Yom Kippur, Rabbi Bergstein said, lifts Jews to a momentary pinnacle of space (olam in Hebrew), time (shanah), and soul (nefesh).
This pinnacle refers to the fact that, historically, Yom Kippur was the only day the high priest in Jerusalem, and the high priest alone, could enter the temple's inner chamber, or Holy of Holies. There, he would offer incense as a way to restore the divine cloud (oshon) that rested on the ancient tabernacle, and would perform expiation rituals on behalf of the Jewish nation.
Rabbi Bergstein, in a phone interview, explained the spiritual convergence that is at work for Jews. "In physical space, olam, there are stages in going up," he said - to Israel; to Jerusalem; to the Temple Mount; then to the ultimate, "the pinpoint spot of the Holy of Holies."
The same ascensions apply to time, he said: "There are mundane weeks; and the Rosh Chodesh new-moon periods, Rosh Hashanah and the festivals of Passover, Shavuot and Sukkot; Shabbat, and, at the peak, Yom Kippur."
Similarly, there is "the plain soul and the higher soul," he said. The "ultimate, highest soul is the high priest, the kohen gadol. . . . There is some kind of spiritual element the high priest has that no one else has, although he is not necessarily a tzaddik [righteous person]."
Here, Rabbi Bergstein added an elegant twist, employing the age-old Jewish way of playing with the Hebrew text. If you take the first letters of the key words olam, shanah and nefesh, he said, you get ayin, shin and nun. And those spell oshon - the divine cloud.
"We find that word used at the giving of the Torah at Mount Sinai, that Mount Sinai was full of oshon," a cloud or smoke, he said, citing Exodus 19:18.
"The Sinai experience the Jews had seems to have a connection with the experience of the high priest in the Holy of Holies. He was the highest person in the highest time in the highest place.
"We believe that every person is still standing at Sinai, and because the Torah keeps repeating the word oshon, there is a certain amount of divine connection to the priest on Yom Kippur."
So if Jewish souls are on esoteric pinnacles tonight and tomorrow, how should they seize the moment in the everyday world? Look to the pharaoh, the rabbi said.
In an encounter in Genesis 47:8-9, Jacob is presented to the Egyptian pharaoh. The ruler greets the elderly Jewish patriarch with only one question - what is your age? - and Jacob responds with a lament about his long, hard life.

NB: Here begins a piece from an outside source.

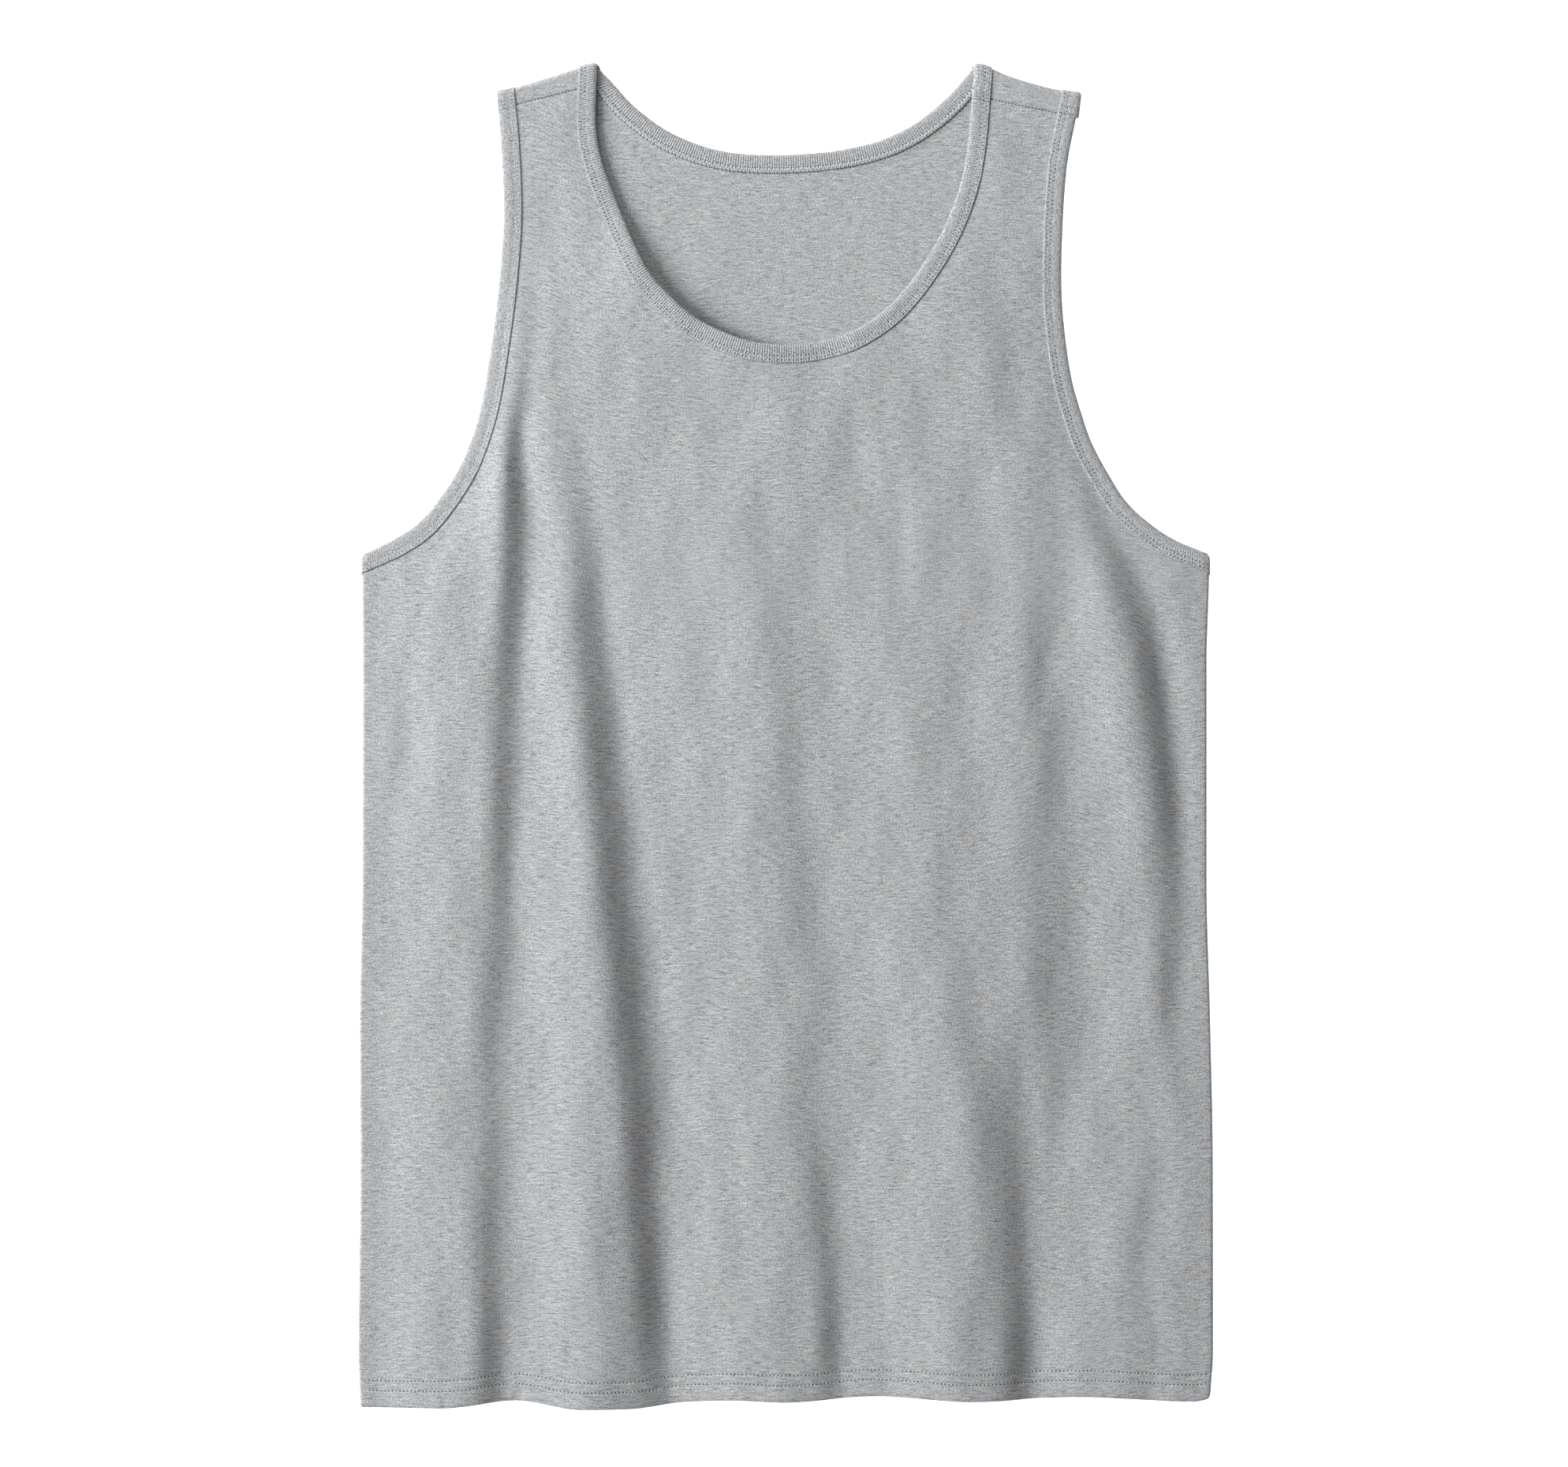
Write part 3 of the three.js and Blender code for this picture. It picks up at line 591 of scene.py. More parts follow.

"The whole conversation may look weird," Rabbi Bergstein said, "but I believe pharaoh knew the value of time.
"The literal translation is, 'How many are the days of the years of your life?' Pharaoh was saying, 'Jacob, you the patriarch of this Jewish family, the son of the wise man Joseph. Maybe you can tell me the secret of time and using it correctly.' "
"Jacob understood the question and answered, 'I have not maximized my time. Few and bad were the days of my life. I haven't used them as preciously as my father Isaac and my grandfather Abraham did.' "
It's an insight for Yom Kippur, Rabbi Bergstein said.
"Yom Kippur has a sublime message that says focus on your soul and the time it's being given on this world and the people you come in contact with. You don't have to be high priest. Everyone at Sinai had a similar experience [of relevation] that gives us the ability to touch that highest level."
Rabbi Bergstein, 52, who was ordained in the Bobover Hasidic sect, gave his talk here at the Etz Chaim outreach center in Center City.
Tonight and tomorrow, he will observe Yom Kippur in Bala Cynwyd with another Orthodox outreach group, Aish Hatorah. He'll be doing some private soul work, he said.
"The soul is my business. I try to pick myself up to where the day is a spiritual chiropractic for me."